You should also change the default wireless security options - assuming any are being used at all - and make sure it still isn't running WEP.

"WEP is well and truly cracked," says Fogerty. "It's cracked within one or two minutes. Most routers now support WPA/WPA2 - ditch WEP and just use WPA."

And finally, pop over to your router manufacturer's website and check you have the latest firmware installed: this will take only a few minutes and could make the difference between a rock-steady router and a vulnerable rattler in security terms.

Knowledge is power

As with all things to do with IT security, and especially when it comes to the dark side of the fence and your data, it's important to keep things in perspective.

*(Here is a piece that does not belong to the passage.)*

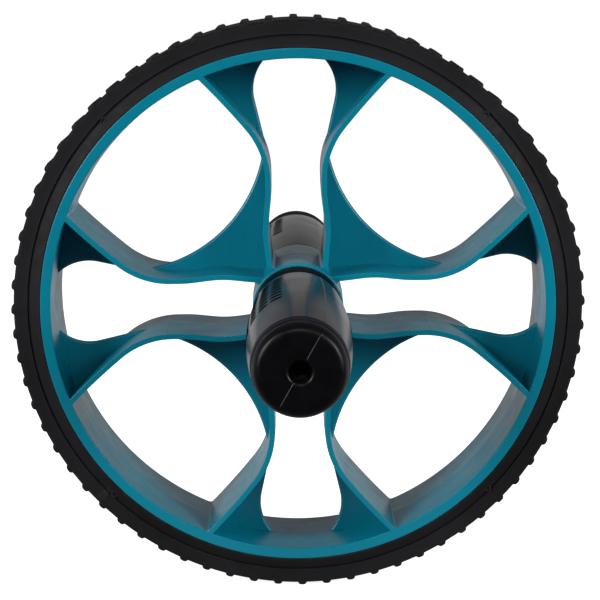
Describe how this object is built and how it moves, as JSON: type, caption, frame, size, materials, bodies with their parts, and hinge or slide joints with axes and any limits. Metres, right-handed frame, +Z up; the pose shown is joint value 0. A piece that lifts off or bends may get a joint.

This is something Tim Orchard, principal consultant at vulnerability testing security consultancy Activity, reminds us only too forcefully by bringing up the Computer Misuse Act 1990 and Criminal Justice Act 2006. Both provide legislation for the prosecution of individuals who are found to be hacking systems and networks. "To avoid falling foul of these laws, it's important to ensure you only test computers that are completely owned and controlled by you," Orchard warns. "Testing your website, which is hosted by an ISP or your BT Home Hub, for example, which is rented rather than owned by you, will not go down well with their owners and could land you with a serious fine or even a jail sentence."

Not that DIY penetration testing and a home-based hacking mentality is wrong, of course, but the above shows that you need to be aware not only of its power, but of its limitations, too.

As David Porter, head of security at business and technology consultants Detica, cautions: "A perspective needs to be maintained. All too often people fixate on the latest security breach and let that dictate the way they'll respond to the next one. The whole thing quickly descends into a 'fool me once, shame on you, fool me twice, shame on me' situation. With perspective narrowing, people become more interested in prevailing against a specific kind of previous attack than predicting and preventing the next occurrence. We call this the target-hardening trap."

As long as you don't get stuck in a penetrate-and-patch cycle, there's no reason why you shouldn't gain the benefits of hacking yourself and end up with a more secure system than you started with.